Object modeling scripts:
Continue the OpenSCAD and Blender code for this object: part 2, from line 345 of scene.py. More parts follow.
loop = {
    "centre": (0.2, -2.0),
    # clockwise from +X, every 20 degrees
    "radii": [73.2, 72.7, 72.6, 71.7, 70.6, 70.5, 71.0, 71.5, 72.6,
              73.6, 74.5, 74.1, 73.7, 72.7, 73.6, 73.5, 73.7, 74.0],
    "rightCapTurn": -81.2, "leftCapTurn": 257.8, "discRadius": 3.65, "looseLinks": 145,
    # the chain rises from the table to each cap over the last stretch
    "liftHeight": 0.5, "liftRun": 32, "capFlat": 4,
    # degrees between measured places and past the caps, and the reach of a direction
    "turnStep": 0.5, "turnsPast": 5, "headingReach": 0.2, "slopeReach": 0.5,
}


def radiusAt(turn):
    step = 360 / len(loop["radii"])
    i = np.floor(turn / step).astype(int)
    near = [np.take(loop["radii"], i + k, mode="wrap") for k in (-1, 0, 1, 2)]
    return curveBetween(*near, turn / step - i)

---

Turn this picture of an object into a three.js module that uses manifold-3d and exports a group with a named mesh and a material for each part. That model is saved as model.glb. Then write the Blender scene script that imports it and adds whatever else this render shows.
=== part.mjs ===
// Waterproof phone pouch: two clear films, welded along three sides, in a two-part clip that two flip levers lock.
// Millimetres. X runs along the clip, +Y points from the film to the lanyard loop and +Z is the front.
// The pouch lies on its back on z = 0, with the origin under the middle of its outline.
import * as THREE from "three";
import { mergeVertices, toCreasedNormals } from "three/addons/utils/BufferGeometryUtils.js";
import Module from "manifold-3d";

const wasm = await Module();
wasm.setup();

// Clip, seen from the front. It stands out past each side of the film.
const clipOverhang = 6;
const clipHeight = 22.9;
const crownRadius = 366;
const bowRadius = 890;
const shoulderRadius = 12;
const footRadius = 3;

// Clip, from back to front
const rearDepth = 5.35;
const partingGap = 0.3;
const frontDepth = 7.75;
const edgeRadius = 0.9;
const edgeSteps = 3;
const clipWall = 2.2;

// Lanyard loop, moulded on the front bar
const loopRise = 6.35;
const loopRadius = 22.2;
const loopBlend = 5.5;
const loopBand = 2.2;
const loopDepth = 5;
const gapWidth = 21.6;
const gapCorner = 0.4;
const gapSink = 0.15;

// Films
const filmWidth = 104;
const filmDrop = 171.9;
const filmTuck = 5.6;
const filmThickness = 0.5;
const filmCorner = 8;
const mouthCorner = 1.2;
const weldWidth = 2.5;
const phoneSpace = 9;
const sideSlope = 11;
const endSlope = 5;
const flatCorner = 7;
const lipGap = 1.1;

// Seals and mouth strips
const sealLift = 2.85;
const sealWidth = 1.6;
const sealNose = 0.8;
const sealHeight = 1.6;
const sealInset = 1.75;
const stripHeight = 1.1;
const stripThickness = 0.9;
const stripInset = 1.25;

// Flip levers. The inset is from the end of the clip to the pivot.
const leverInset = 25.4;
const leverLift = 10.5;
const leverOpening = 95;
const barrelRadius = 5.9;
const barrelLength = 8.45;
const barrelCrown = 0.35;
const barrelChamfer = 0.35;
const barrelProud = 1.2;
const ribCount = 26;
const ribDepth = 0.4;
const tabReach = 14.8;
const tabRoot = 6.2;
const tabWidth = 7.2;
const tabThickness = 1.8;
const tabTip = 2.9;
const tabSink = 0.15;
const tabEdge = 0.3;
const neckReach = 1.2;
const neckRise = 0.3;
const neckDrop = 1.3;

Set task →
Give back exactly the stretch that opens on the line with "Continue the OpenSCAD" and closes on the line with "return curveBetween(*near, turn".

Answer in full →
Continue the OpenSCAD and Blender code for this object: part 2, from line 345 of scene.py. More parts follow.
loop = {
    "centre": (0.2, -2.0),
    # clockwise from +X, every 20 degrees
    "radii": [73.2, 72.7, 72.6, 71.7, 70.6, 70.5, 71.0, 71.5, 72.6,
              73.6, 74.5, 74.1, 73.7, 72.7, 73.6, 73.5, 73.7, 74.0],
    "rightCapTurn": -81.2, "leftCapTurn": 257.8, "discRadius": 3.65, "looseLinks": 145,
    # the chain rises from the table to each cap over the last stretch
    "liftHeight": 0.5, "liftRun": 32, "capFlat": 4,
    # degrees between measured places and past the caps, and the reach of a direction
    "turnStep": 0.5, "turnsPast": 5, "headingReach": 0.2, "slopeReach": 0.5,
}


def radiusAt(turn):
    step = 360 / len(loop["radii"])
    i = np.floor(turn / step).astype(int)
    near = [np.take(loop["radii"], i + k, mode="wrap") for k in (-1, 0, 1, 2)]
    return curveBetween(*near, turn / step - i)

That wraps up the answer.